I had been out documenting how the floods from Hurricane Harvey impacted local wildlife and wildlife habitat.

And just as darkness fall and I headed home the buck slipped across the road.

It also has obviously slipped out of the grip of the catastrophic flood.

That particular area near a deep slough had trash eight feet into the trees indicating the depth of the water that hit.

And the thing about Harvey’s floodwaters is that it hit quickly. It wasn’t a steady rise like a typical river flood. As all of us who live in the region know it was fast.

It caught us off guard and it no doubt caught wildlife off guard as well.

On both the east and westbound lanes of Interstate 10 near Rose City were two whitetails road-killed or perhaps that drown in the floodwaters. They didn’t look smashed and I saw them a few days after roads opened to Beaumont.

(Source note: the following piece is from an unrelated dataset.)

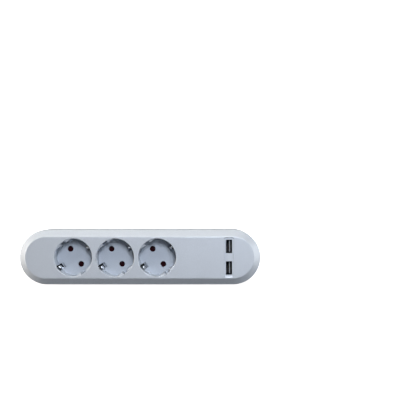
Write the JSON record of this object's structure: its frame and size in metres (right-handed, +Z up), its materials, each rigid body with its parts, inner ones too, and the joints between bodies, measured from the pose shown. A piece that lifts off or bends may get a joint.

It would take some effort for deer to even get to that spot so my suspicions are they came in with the floodwaters.

There were a pair of big hogs hit on the feeder road off of Interstate 10 in Orange and I got dozens of reports of coyotes, opossums, raccoons, foxes, and other small game showing up in people’s yards and floating on debris during the crisis.

Most animals in this world are excellent swimmers and others can climb so a short-term flooding event allows mpst to survive. No doubt some perished during the immediate impact but most survived.

The woods, marshes, and prairies of our region are harsh places. They are beautiful but harsh.

One wrong step for a deer and it could become prey to a coyote or a cougar.

Native mottled ducks face constant threats from mink, alligators, and other wetlands-dwelling predators.

Every day is a test of survival in the wilds of the world so while events like we just faced add extra pressure they are simply part of the surviving beyond the pavement.

That big buck thrilled me.

Not only was it gigantic, but it also wasn’t crossing a road in some area profiled in whitetail hunting magazines for producing huge racks. It was here at home in Southeast Texas.

And it just survived the worst flooding event in U.S. history.

I can’t help but wonder if that buck is still alive. I would imaging there years later if so it is on the downswing antler-wise but has definitely had a well-lived whitetail life.

And it managed to inspire me-even three years later.